* [Work to complete]
Return, exactly as written, the run of lines that begins at the line containing "add(rod(centre_at, hour_pipe_radius, hour_hand_z, hour_wheel_z))" and ends at the line containing "Socket = bpy.types.NodeSocket". Nothing outside that run belongs in the answer.
++++++
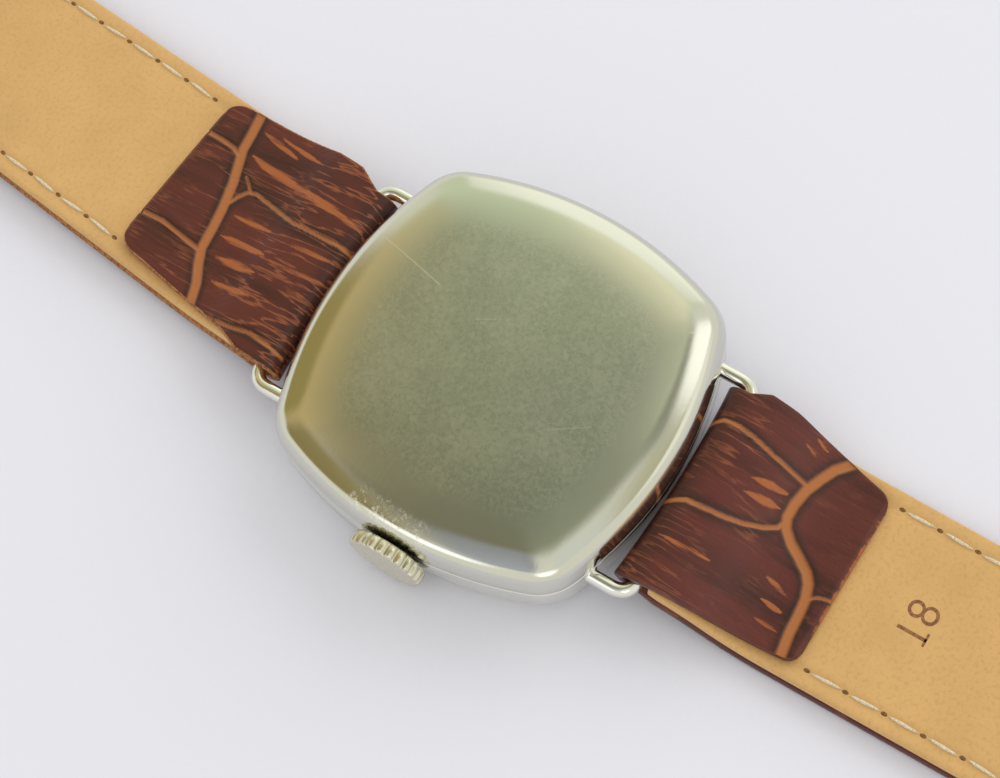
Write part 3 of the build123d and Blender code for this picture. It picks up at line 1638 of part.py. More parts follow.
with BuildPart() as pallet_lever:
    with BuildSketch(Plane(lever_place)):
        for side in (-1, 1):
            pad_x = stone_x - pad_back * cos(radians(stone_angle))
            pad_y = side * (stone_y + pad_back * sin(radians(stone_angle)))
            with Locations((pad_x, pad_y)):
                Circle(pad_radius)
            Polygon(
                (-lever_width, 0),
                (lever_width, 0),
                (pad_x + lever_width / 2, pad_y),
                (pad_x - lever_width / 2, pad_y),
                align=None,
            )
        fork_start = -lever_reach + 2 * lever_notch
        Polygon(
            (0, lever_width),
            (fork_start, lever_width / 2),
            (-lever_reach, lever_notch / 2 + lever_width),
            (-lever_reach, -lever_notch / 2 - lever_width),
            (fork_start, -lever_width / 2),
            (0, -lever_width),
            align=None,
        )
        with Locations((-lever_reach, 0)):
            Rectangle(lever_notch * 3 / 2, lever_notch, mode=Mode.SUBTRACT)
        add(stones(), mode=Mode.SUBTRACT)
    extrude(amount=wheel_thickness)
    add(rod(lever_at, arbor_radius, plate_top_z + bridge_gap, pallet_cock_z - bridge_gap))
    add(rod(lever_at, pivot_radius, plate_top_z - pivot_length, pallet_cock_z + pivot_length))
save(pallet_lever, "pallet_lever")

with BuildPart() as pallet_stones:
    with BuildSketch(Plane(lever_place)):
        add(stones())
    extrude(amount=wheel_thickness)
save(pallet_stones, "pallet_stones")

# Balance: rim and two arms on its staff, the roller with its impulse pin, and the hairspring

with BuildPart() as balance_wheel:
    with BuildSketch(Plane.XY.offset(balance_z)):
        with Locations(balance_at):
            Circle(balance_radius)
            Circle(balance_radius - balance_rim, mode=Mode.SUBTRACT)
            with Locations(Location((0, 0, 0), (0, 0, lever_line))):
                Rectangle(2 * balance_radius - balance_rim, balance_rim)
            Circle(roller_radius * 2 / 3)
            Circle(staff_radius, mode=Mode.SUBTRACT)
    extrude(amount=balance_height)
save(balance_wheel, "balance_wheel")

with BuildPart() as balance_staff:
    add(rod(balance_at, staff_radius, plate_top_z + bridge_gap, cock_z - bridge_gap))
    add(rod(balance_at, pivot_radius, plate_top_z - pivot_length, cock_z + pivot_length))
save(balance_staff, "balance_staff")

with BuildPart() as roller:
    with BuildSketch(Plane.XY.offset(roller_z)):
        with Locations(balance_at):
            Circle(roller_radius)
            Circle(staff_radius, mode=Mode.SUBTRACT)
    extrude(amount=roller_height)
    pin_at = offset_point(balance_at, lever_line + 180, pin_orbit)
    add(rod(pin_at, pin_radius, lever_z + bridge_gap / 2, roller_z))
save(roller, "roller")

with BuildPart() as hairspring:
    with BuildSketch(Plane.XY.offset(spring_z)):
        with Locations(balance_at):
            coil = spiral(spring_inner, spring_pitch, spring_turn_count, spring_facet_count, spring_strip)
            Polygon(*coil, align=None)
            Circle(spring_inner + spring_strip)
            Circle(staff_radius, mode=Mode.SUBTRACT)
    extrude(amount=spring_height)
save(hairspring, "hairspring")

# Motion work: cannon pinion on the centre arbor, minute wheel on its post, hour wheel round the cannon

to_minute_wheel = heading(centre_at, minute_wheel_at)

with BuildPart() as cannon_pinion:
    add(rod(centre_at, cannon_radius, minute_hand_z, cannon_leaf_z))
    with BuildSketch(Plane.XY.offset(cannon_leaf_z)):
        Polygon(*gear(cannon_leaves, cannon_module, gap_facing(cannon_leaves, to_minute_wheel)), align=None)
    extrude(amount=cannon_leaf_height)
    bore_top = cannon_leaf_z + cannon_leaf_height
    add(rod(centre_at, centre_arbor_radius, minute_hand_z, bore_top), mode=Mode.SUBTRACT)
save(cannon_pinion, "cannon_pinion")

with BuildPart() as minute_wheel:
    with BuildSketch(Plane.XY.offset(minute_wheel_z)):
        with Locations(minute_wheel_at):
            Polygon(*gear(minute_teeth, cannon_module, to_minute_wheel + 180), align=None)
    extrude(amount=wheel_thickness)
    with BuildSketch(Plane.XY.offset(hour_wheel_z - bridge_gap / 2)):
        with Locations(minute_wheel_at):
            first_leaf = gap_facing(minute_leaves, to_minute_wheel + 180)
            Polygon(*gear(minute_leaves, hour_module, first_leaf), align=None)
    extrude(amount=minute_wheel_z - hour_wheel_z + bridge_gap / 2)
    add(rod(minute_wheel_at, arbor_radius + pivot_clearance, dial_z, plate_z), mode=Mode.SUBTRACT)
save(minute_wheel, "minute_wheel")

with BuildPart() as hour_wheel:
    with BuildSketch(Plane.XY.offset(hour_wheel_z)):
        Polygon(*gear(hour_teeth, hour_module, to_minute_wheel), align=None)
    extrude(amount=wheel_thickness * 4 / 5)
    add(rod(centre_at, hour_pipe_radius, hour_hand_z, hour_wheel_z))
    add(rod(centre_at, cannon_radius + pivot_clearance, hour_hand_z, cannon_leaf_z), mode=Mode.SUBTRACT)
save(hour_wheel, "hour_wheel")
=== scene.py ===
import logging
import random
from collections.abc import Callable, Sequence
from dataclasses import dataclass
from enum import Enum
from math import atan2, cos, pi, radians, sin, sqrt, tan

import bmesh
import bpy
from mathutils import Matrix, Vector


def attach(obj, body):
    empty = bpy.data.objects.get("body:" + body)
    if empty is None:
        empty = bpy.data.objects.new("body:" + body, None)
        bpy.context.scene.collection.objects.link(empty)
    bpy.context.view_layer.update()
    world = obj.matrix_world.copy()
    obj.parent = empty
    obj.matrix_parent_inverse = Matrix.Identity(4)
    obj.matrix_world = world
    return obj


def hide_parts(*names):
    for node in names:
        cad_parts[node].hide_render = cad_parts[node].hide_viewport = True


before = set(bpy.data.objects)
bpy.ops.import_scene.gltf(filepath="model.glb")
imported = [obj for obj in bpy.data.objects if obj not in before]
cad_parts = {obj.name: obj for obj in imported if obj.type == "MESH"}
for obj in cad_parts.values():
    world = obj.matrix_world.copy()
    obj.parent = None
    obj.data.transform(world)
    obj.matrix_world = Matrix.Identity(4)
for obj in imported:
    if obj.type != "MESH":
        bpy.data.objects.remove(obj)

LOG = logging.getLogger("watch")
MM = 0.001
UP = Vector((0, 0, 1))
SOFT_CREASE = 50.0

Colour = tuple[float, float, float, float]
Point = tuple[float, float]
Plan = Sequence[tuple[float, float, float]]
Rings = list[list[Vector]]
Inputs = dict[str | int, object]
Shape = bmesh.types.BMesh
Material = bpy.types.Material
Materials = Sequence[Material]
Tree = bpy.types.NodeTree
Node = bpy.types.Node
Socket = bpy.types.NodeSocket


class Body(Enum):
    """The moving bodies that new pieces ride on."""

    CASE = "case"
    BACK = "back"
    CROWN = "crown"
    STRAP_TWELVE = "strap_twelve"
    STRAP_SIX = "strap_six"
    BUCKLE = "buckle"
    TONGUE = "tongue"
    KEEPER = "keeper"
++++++
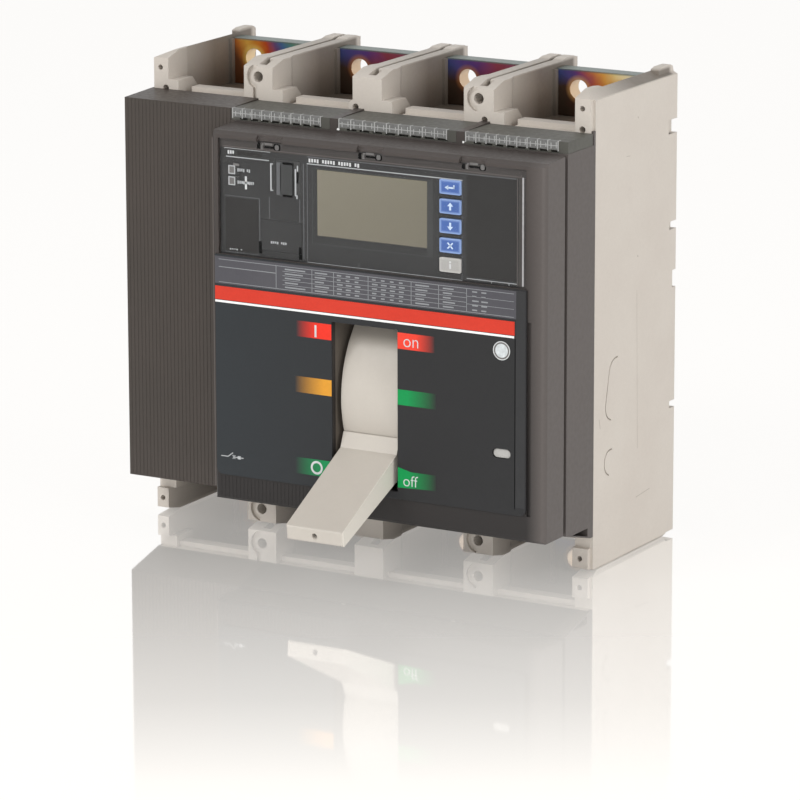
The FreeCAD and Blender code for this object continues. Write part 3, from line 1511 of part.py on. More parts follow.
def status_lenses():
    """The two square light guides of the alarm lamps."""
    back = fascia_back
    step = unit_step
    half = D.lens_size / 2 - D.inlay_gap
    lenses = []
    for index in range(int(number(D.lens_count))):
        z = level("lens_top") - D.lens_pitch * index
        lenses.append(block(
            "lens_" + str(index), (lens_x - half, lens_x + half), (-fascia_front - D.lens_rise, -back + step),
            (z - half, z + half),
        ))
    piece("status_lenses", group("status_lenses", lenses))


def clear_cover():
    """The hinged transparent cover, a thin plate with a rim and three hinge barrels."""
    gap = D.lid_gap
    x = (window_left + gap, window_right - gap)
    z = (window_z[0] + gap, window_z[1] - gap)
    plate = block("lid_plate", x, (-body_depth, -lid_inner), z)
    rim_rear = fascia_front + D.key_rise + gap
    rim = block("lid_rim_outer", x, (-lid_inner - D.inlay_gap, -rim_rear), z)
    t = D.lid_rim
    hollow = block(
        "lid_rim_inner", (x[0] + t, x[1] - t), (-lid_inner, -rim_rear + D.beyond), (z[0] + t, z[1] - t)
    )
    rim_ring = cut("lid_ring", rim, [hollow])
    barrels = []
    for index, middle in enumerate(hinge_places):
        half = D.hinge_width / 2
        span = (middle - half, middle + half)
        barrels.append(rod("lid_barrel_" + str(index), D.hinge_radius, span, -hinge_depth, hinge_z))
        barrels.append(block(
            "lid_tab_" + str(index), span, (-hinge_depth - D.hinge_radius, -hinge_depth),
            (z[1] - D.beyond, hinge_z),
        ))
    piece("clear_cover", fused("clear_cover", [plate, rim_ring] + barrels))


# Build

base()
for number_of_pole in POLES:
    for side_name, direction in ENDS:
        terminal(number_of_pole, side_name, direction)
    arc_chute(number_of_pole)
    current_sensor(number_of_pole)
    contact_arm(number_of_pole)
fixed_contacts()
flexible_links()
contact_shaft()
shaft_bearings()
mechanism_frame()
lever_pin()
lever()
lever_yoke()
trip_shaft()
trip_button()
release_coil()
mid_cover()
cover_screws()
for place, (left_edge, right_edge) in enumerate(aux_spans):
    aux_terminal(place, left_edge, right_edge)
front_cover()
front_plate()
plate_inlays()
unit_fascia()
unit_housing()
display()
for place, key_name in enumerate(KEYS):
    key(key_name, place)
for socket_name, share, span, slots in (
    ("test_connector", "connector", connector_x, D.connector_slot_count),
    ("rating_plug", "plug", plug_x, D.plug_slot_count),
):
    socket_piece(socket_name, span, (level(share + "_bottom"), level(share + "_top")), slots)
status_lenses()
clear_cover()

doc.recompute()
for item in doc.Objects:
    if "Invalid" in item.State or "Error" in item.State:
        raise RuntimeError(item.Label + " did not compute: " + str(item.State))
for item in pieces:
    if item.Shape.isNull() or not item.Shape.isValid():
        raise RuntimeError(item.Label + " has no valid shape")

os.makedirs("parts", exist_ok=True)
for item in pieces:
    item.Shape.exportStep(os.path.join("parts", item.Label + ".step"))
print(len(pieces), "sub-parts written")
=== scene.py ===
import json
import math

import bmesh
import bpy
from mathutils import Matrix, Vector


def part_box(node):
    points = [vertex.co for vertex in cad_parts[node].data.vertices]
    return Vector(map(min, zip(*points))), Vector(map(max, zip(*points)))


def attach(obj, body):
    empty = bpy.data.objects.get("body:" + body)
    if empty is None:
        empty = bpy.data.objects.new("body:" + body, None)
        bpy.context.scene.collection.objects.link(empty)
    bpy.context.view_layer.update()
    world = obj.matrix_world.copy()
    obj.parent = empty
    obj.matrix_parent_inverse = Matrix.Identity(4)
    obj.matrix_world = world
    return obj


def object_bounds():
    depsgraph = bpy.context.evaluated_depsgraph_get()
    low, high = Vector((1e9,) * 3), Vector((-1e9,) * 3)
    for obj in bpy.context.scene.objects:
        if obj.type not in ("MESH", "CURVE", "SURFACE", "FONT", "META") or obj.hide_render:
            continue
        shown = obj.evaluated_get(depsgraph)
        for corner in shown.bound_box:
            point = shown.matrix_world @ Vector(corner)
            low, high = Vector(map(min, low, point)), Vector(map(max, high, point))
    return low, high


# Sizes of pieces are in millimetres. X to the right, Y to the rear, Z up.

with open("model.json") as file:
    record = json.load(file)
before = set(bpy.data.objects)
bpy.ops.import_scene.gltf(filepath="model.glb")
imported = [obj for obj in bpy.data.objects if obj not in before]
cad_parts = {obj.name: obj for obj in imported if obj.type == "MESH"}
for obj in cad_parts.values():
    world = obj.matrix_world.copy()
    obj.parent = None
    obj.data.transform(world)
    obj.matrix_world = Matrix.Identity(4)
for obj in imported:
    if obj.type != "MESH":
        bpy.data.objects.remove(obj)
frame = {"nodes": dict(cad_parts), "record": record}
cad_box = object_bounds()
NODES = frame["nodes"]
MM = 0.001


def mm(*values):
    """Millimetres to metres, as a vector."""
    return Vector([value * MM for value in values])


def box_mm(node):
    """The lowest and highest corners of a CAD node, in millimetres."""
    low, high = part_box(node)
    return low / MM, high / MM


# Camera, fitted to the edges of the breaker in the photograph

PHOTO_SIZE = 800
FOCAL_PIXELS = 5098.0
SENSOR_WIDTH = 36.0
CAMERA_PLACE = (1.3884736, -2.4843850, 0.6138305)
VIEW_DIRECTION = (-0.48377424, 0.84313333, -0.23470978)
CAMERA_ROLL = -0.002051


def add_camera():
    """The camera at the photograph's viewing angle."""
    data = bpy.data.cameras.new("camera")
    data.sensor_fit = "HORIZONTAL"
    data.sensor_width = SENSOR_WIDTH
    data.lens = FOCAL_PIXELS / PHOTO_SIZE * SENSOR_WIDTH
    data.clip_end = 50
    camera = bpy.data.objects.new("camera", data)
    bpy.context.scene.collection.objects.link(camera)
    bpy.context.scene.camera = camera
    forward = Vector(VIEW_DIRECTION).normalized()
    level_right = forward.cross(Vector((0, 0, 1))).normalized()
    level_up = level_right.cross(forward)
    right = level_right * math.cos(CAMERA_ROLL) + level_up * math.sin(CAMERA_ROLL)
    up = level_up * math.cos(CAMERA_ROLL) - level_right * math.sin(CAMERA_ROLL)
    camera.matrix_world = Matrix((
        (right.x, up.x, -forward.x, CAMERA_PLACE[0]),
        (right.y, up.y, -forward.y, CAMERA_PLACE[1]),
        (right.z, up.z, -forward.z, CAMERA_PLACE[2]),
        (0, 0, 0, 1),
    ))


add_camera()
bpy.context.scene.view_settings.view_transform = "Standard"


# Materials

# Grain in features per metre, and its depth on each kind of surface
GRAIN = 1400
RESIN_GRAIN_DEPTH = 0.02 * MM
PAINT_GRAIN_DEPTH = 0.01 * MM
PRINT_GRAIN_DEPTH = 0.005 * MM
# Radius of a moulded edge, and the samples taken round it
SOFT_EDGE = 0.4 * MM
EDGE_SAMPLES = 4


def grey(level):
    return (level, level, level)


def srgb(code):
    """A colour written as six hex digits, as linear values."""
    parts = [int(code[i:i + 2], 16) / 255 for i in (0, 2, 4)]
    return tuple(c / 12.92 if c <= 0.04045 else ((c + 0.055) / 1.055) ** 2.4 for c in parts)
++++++
* [Right answer]
    add(rod(centre_at, hour_pipe_radius, hour_hand_z, hour_wheel_z))
    add(rod(centre_at, cannon_radius + pivot_clearance, hour_hand_z, cannon_leaf_z), mode=Mode.SUBTRACT)
save(hour_wheel, "hour_wheel")
=== scene.py ===
import logging
import random
from collections.abc import Callable, Sequence
from dataclasses import dataclass
from enum import Enum
from math import atan2, cos, pi, radians, sin, sqrt, tan

import bmesh
import bpy
from mathutils import Matrix, Vector


def attach(obj, body):
    empty = bpy.data.objects.get("body:" + body)
    if empty is None:
        empty = bpy.data.objects.new("body:" + body, None)
        bpy.context.scene.collection.objects.link(empty)
    bpy.context.view_layer.update()
    world = obj.matrix_world.copy()
    obj.parent = empty
    obj.matrix_parent_inverse = Matrix.Identity(4)
    obj.matrix_world = world
    return obj


def hide_parts(*names):
    for node in names:
        cad_parts[node].hide_render = cad_parts[node].hide_viewport = True


before = set(bpy.data.objects)
bpy.ops.import_scene.gltf(filepath="model.glb")
imported = [obj for obj in bpy.data.objects if obj not in before]
cad_parts = {obj.name: obj for obj in imported if obj.type == "MESH"}
for obj in cad_parts.values():
    world = obj.matrix_world.copy()
    obj.parent = None
    obj.data.transform(world)
    obj.matrix_world = Matrix.Identity(4)
for obj in imported:
    if obj.type != "MESH":
        bpy.data.objects.remove(obj)

LOG = logging.getLogger("watch")
MM = 0.001
UP = Vector((0, 0, 1))
SOFT_CREASE = 50.0

Colour = tuple[float, float, float, float]
Point = tuple[float, float]
Plan = Sequence[tuple[float, float, float]]
Rings = list[list[Vector]]
Inputs = dict[str | int, object]
Shape = bmesh.types.BMesh
Material = bpy.types.Material
Materials = Sequence[Material]
Tree = bpy.types.NodeTree
Node = bpy.types.Node
Socket = bpy.types.NodeSocket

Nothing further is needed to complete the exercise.